Pick out every line with the word "that" and copy it.

- [DATA SHOWN]:
____________________

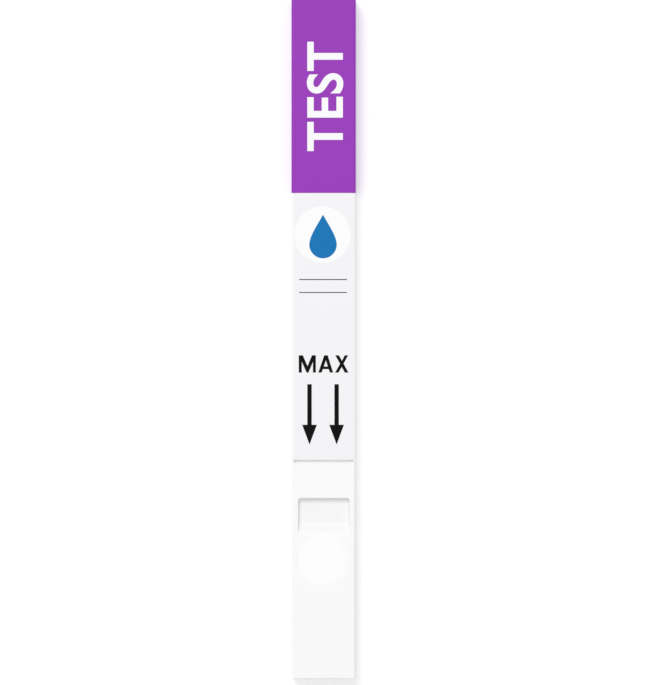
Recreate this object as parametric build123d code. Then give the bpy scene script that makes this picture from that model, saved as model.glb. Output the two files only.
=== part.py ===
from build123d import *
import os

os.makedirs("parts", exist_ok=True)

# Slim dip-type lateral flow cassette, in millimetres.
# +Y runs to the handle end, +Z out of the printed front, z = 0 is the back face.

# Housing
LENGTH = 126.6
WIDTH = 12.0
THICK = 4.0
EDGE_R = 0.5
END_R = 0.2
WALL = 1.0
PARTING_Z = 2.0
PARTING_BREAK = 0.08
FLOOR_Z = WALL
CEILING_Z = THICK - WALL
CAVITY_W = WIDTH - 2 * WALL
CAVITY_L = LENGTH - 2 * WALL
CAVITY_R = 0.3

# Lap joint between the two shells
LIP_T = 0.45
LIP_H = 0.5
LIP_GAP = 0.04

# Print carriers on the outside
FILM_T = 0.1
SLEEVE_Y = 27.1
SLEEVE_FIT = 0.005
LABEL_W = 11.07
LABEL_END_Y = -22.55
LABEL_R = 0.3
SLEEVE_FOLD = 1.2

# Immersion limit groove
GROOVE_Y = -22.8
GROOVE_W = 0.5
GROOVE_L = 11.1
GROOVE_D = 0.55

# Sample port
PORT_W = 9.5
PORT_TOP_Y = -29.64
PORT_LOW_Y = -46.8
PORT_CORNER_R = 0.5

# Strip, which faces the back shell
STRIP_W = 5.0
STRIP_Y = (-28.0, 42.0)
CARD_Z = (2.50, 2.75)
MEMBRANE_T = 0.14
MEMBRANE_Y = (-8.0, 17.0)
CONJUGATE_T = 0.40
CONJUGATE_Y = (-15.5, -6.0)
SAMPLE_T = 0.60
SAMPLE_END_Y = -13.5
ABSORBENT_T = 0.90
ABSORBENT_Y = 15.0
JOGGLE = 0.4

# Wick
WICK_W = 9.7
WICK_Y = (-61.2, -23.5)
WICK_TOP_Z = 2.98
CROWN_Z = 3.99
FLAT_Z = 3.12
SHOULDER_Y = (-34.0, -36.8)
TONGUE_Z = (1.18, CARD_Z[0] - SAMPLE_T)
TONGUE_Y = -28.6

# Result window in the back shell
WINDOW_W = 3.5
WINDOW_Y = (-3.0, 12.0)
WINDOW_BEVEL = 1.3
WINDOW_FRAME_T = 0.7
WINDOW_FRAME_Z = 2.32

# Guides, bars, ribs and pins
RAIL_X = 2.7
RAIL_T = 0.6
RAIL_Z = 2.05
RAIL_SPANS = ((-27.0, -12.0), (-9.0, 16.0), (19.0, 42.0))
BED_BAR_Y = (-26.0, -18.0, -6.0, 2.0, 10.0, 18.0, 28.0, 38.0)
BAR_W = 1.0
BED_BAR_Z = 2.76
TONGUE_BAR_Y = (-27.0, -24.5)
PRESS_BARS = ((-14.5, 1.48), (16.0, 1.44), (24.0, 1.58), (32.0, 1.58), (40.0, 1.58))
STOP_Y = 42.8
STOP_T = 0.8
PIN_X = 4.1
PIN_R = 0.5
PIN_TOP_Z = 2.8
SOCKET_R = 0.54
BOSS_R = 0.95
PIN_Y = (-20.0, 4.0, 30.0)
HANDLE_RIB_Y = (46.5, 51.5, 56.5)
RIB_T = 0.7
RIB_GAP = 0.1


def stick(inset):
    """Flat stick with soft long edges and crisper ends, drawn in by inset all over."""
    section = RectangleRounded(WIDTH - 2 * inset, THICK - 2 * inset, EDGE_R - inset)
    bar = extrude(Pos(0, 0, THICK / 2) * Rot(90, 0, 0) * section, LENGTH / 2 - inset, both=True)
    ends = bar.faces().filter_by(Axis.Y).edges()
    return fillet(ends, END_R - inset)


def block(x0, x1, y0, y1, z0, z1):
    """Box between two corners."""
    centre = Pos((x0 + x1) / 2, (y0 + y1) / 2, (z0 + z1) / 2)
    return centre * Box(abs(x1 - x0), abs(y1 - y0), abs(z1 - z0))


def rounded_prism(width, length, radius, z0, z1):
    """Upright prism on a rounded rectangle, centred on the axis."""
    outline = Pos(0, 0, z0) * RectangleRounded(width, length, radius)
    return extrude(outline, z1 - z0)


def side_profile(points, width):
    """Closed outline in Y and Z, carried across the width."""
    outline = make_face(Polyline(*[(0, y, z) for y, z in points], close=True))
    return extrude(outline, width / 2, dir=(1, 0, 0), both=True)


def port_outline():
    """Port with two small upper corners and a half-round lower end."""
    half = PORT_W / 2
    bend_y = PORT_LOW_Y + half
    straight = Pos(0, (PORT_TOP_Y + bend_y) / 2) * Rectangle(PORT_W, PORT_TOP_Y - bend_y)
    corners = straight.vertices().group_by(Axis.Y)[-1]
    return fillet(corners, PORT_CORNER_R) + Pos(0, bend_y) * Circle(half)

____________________

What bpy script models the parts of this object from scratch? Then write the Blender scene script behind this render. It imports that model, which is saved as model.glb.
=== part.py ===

____________________

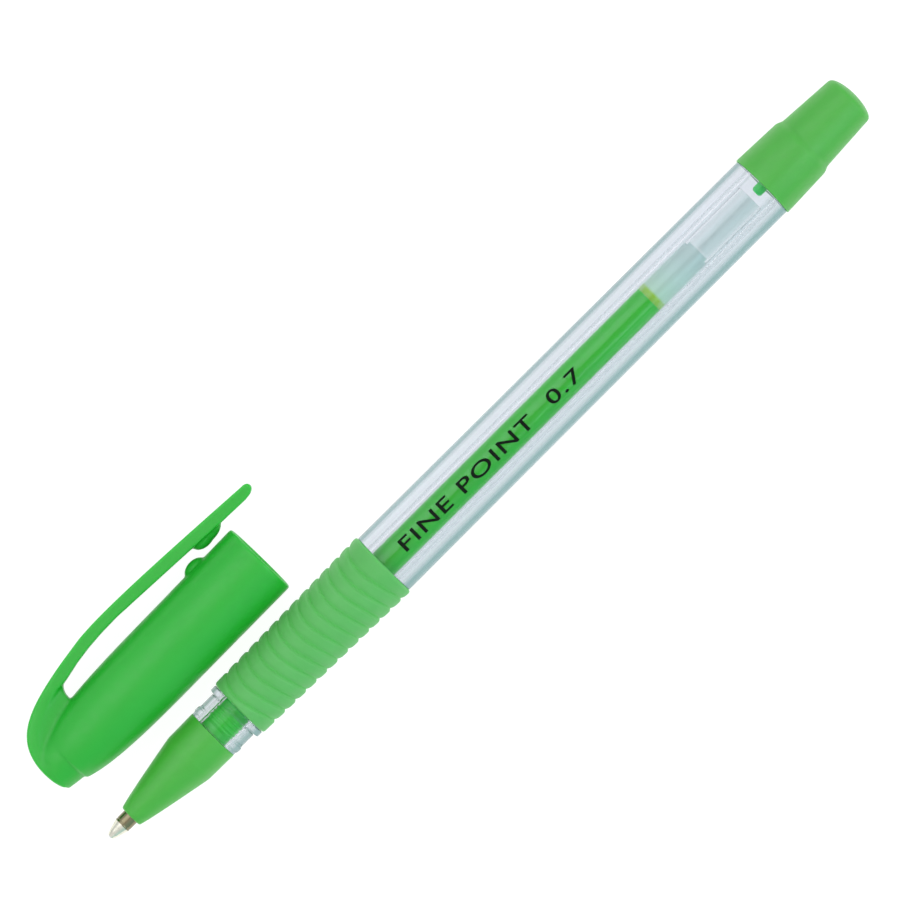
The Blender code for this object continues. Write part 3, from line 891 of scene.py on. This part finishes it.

____________________

- [FULL ANSWER]:
Recreate this object as parametric build123d code. Then give the bpy scene script that makes this picture from that model, saved as model.glb. Output the two files only.
What bpy script models the parts of this object from scratch? Then write the Blender scene script behind this render. It imports that model, which is saved as model.glb.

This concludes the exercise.